**AIM OF THE EXERCISE**
Will you give the material below again, every line exactly as it is?

Modeling code records:
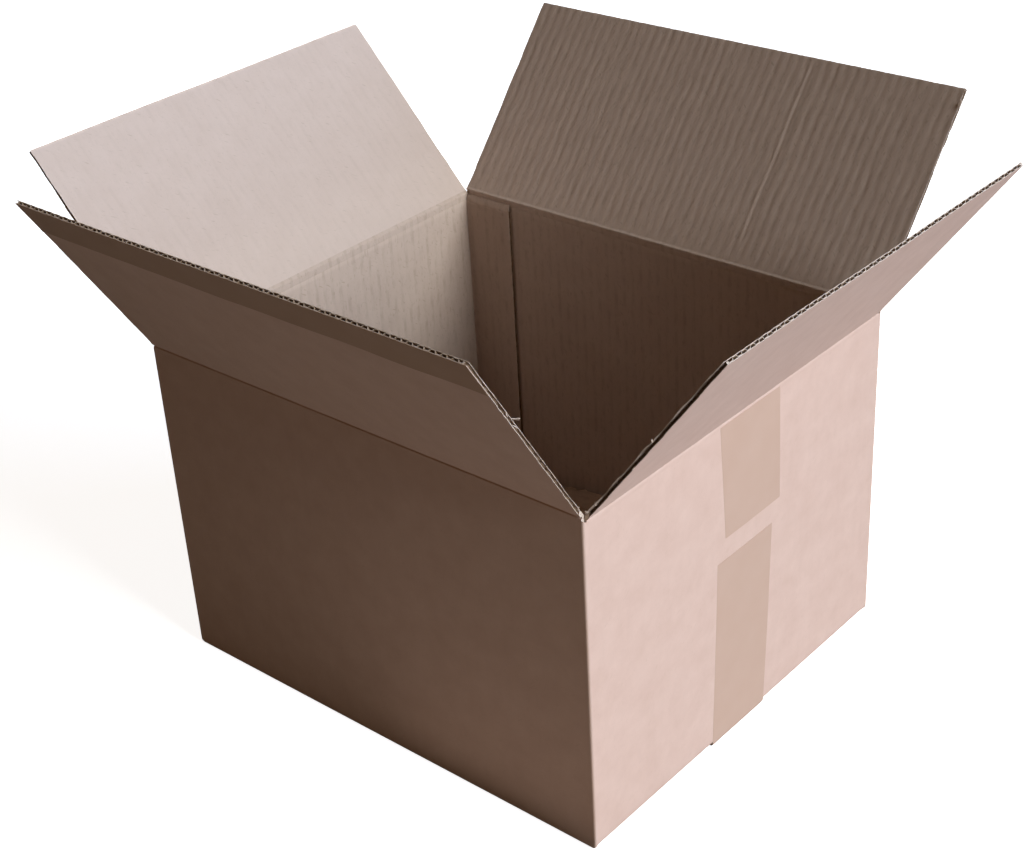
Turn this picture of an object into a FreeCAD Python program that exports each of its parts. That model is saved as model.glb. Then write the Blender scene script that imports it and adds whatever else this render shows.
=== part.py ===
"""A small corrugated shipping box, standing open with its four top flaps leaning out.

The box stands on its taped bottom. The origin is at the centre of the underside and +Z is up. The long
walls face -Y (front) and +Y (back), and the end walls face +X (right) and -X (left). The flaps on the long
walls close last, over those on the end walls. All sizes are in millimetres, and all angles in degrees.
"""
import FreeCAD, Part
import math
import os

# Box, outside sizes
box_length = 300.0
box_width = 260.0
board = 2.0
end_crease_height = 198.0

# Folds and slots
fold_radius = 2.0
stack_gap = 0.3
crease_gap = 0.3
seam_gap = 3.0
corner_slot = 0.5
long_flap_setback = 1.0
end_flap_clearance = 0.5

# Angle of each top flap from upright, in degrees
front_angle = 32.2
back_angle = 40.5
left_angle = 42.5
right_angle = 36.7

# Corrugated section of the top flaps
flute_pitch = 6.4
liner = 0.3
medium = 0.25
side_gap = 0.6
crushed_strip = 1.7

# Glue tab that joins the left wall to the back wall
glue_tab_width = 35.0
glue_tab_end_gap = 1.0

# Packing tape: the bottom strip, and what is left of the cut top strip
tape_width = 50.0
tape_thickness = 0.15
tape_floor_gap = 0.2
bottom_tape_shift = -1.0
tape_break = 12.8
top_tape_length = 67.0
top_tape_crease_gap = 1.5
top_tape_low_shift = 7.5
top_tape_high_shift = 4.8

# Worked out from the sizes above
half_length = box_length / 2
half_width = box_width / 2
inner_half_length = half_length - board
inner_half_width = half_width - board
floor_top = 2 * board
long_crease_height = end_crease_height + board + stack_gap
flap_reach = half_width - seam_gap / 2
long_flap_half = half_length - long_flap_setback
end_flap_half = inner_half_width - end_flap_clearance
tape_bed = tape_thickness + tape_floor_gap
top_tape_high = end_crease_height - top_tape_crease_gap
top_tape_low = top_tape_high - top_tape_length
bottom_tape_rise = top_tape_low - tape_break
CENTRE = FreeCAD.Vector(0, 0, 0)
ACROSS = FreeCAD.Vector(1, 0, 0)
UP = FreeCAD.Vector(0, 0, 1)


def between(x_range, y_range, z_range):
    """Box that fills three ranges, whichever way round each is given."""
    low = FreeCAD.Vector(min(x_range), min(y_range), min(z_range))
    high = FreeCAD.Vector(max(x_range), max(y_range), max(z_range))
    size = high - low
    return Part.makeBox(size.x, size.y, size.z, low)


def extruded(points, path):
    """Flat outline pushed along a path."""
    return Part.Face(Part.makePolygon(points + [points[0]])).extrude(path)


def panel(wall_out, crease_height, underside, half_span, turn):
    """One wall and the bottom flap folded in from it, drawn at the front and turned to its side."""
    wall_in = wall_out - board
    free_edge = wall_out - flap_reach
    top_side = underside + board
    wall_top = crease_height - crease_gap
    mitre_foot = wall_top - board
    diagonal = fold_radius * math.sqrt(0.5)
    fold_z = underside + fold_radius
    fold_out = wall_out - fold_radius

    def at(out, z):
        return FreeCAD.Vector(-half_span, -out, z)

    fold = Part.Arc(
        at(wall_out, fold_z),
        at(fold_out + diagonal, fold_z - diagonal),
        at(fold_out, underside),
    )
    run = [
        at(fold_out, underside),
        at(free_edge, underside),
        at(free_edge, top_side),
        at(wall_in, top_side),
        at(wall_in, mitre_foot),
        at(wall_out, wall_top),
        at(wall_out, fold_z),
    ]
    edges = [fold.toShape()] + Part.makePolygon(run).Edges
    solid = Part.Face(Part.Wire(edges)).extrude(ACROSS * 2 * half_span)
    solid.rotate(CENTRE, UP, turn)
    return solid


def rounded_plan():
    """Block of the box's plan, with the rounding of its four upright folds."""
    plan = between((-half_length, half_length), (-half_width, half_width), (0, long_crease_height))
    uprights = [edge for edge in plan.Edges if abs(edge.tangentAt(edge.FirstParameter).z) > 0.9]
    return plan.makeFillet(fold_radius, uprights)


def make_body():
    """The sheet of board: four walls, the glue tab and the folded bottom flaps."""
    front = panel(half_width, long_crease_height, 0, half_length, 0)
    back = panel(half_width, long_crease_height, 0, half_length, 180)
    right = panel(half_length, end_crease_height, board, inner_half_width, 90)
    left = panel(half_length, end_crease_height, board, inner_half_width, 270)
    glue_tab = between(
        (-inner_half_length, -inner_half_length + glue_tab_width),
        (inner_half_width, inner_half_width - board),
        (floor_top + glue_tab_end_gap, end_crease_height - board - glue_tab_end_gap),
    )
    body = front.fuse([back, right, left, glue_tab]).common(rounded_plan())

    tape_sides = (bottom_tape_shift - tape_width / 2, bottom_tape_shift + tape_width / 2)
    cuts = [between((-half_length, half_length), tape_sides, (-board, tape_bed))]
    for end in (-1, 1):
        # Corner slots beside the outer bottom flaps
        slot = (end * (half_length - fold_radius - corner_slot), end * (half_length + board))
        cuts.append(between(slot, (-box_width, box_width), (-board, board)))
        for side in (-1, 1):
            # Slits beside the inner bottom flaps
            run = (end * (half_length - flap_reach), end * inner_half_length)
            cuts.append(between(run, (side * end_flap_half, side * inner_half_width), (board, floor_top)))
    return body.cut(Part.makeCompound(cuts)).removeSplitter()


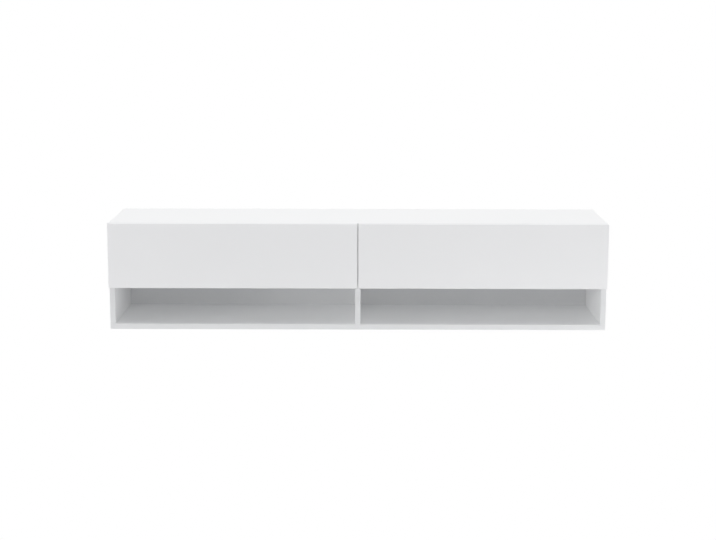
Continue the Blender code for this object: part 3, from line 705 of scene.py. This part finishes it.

**TASK SOLUTION**
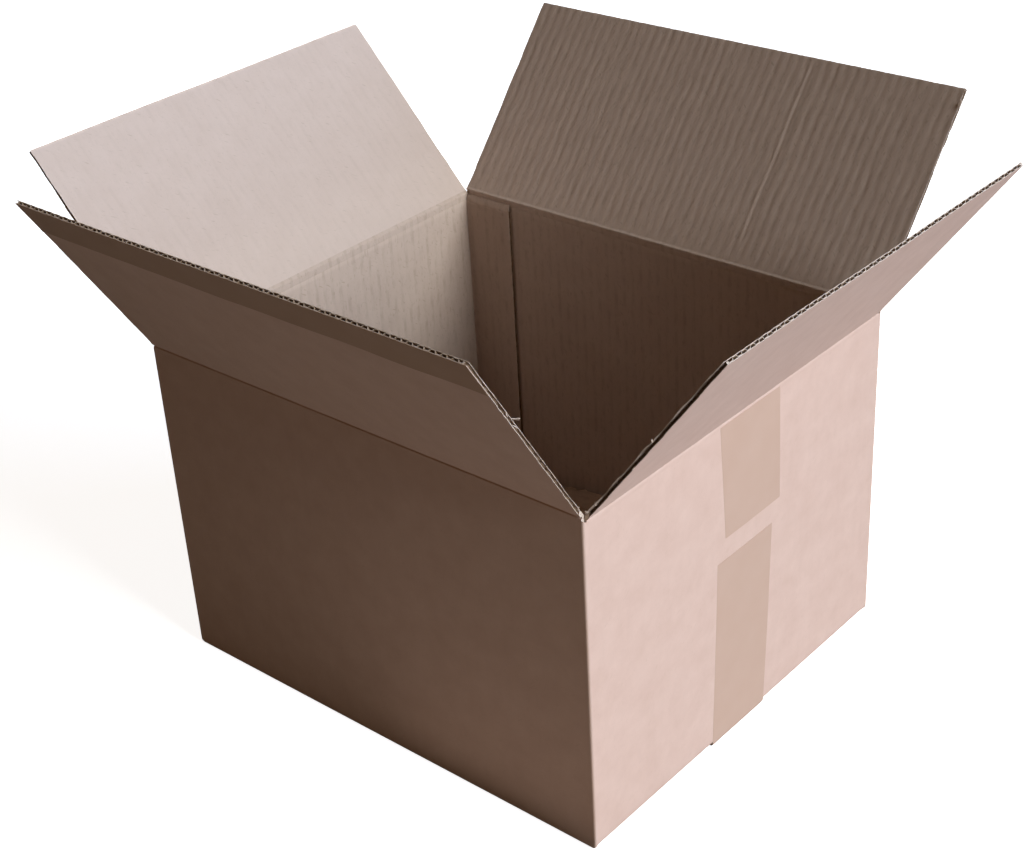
Turn this picture of an object into a FreeCAD Python program that exports each of its parts. That model is saved as model.glb. Then write the Blender scene script that imports it and adds whatever else this render shows.
=== part.py ===
"""A small corrugated shipping box, standing open with its four top flaps leaning out.

The box stands on its taped bottom. The origin is at the centre of the underside and +Z is up. The long
walls face -Y (front) and +Y (back), and the end walls face +X (right) and -X (left). The flaps on the long
walls close last, over those on the end walls. All sizes are in millimetres, and all angles in degrees.
"""
import FreeCAD, Part
import math
import os

# Box, outside sizes
box_length = 300.0
box_width = 260.0
board = 2.0
end_crease_height = 198.0

# Folds and slots
fold_radius = 2.0
stack_gap = 0.3
crease_gap = 0.3
seam_gap = 3.0
corner_slot = 0.5
long_flap_setback = 1.0
end_flap_clearance = 0.5

# Angle of each top flap from upright, in degrees
front_angle = 32.2
back_angle = 40.5
left_angle = 42.5
right_angle = 36.7

# Corrugated section of the top flaps
flute_pitch = 6.4
liner = 0.3
medium = 0.25
side_gap = 0.6
crushed_strip = 1.7

# Glue tab that joins the left wall to the back wall
glue_tab_width = 35.0
glue_tab_end_gap = 1.0

# Packing tape: the bottom strip, and what is left of the cut top strip
tape_width = 50.0
tape_thickness = 0.15
tape_floor_gap = 0.2
bottom_tape_shift = -1.0
tape_break = 12.8
top_tape_length = 67.0
top_tape_crease_gap = 1.5
top_tape_low_shift = 7.5
top_tape_high_shift = 4.8

# Worked out from the sizes above
half_length = box_length / 2
half_width = box_width / 2
inner_half_length = half_length - board
inner_half_width = half_width - board
floor_top = 2 * board
long_crease_height = end_crease_height + board + stack_gap
flap_reach = half_width - seam_gap / 2
long_flap_half = half_length - long_flap_setback
end_flap_half = inner_half_width - end_flap_clearance
tape_bed = tape_thickness + tape_floor_gap
top_tape_high = end_crease_height - top_tape_crease_gap
top_tape_low = top_tape_high - top_tape_length
bottom_tape_rise = top_tape_low - tape_break
CENTRE = FreeCAD.Vector(0, 0, 0)
ACROSS = FreeCAD.Vector(1, 0, 0)
UP = FreeCAD.Vector(0, 0, 1)


def between(x_range, y_range, z_range):
    """Box that fills three ranges, whichever way round each is given."""
    low = FreeCAD.Vector(min(x_range), min(y_range), min(z_range))
    high = FreeCAD.Vector(max(x_range), max(y_range), max(z_range))
    size = high - low
    return Part.makeBox(size.x, size.y, size.z, low)


def extruded(points, path):
    """Flat outline pushed along a path."""
    return Part.Face(Part.makePolygon(points + [points[0]])).extrude(path)


def panel(wall_out, crease_height, underside, half_span, turn):
    """One wall and the bottom flap folded in from it, drawn at the front and turned to its side."""
    wall_in = wall_out - board
    free_edge = wall_out - flap_reach
    top_side = underside + board
    wall_top = crease_height - crease_gap
    mitre_foot = wall_top - board
    diagonal = fold_radius * math.sqrt(0.5)
    fold_z = underside + fold_radius
    fold_out = wall_out - fold_radius

    def at(out, z):
        return FreeCAD.Vector(-half_span, -out, z)

    fold = Part.Arc(
        at(wall_out, fold_z),
        at(fold_out + diagonal, fold_z - diagonal),
        at(fold_out, underside),
    )
    run = [
        at(fold_out, underside),
        at(free_edge, underside),
        at(free_edge, top_side),
        at(wall_in, top_side),
        at(wall_in, mitre_foot),
        at(wall_out, wall_top),
        at(wall_out, fold_z),
    ]
    edges = [fold.toShape()] + Part.makePolygon(run).Edges
    solid = Part.Face(Part.Wire(edges)).extrude(ACROSS * 2 * half_span)
    solid.rotate(CENTRE, UP, turn)
    return solid


def rounded_plan():
    """Block of the box's plan, with the rounding of its four upright folds."""
    plan = between((-half_length, half_length), (-half_width, half_width), (0, long_crease_height))
    uprights = [edge for edge in plan.Edges if abs(edge.tangentAt(edge.FirstParameter).z) > 0.9]
    return plan.makeFillet(fold_radius, uprights)


def make_body():
    """The sheet of board: four walls, the glue tab and the folded bottom flaps."""
    front = panel(half_width, long_crease_height, 0, half_length, 0)
    back = panel(half_width, long_crease_height, 0, half_length, 180)
    right = panel(half_length, end_crease_height, board, inner_half_width, 90)
    left = panel(half_length, end_crease_height, board, inner_half_width, 270)
    glue_tab = between(
        (-inner_half_length, -inner_half_length + glue_tab_width),
        (inner_half_width, inner_half_width - board),
        (floor_top + glue_tab_end_gap, end_crease_height - board - glue_tab_end_gap),
    )
    body = front.fuse([back, right, left, glue_tab]).common(rounded_plan())

    tape_sides = (bottom_tape_shift - tape_width / 2, bottom_tape_shift + tape_width / 2)
    cuts = [between((-half_length, half_length), tape_sides, (-board, tape_bed))]
    for end in (-1, 1):
        # Corner slots beside the outer bottom flaps
        slot = (end * (half_length - fold_radius - corner_slot), end * (half_length + board))
        cuts.append(between(slot, (-box_width, box_width), (-board, board)))
        for side in (-1, 1):
            # Slits beside the inner bottom flaps
            run = (end * (half_length - flap_reach), end * inner_half_length)
            cuts.append(between(run, (side * end_flap_half, side * inner_half_width), (board, floor_top)))
    return body.cut(Part.makeCompound(cuts)).removeSplitter()


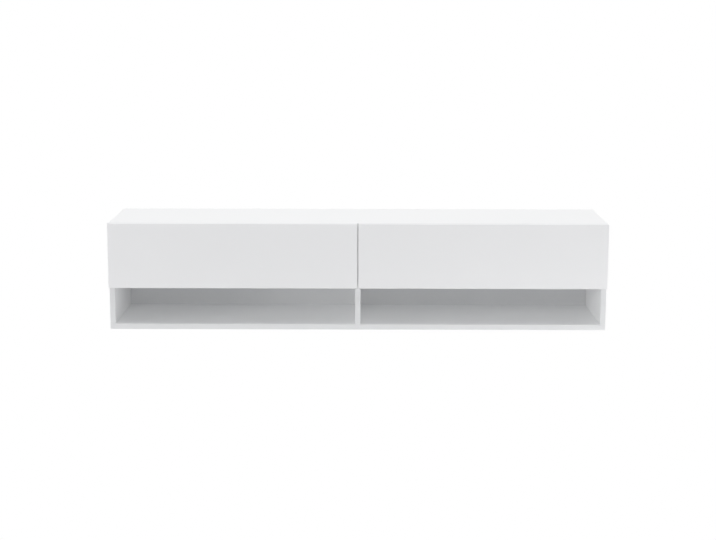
Continue the Blender code for this object: part 3, from line 705 of scene.py. This part finishes it.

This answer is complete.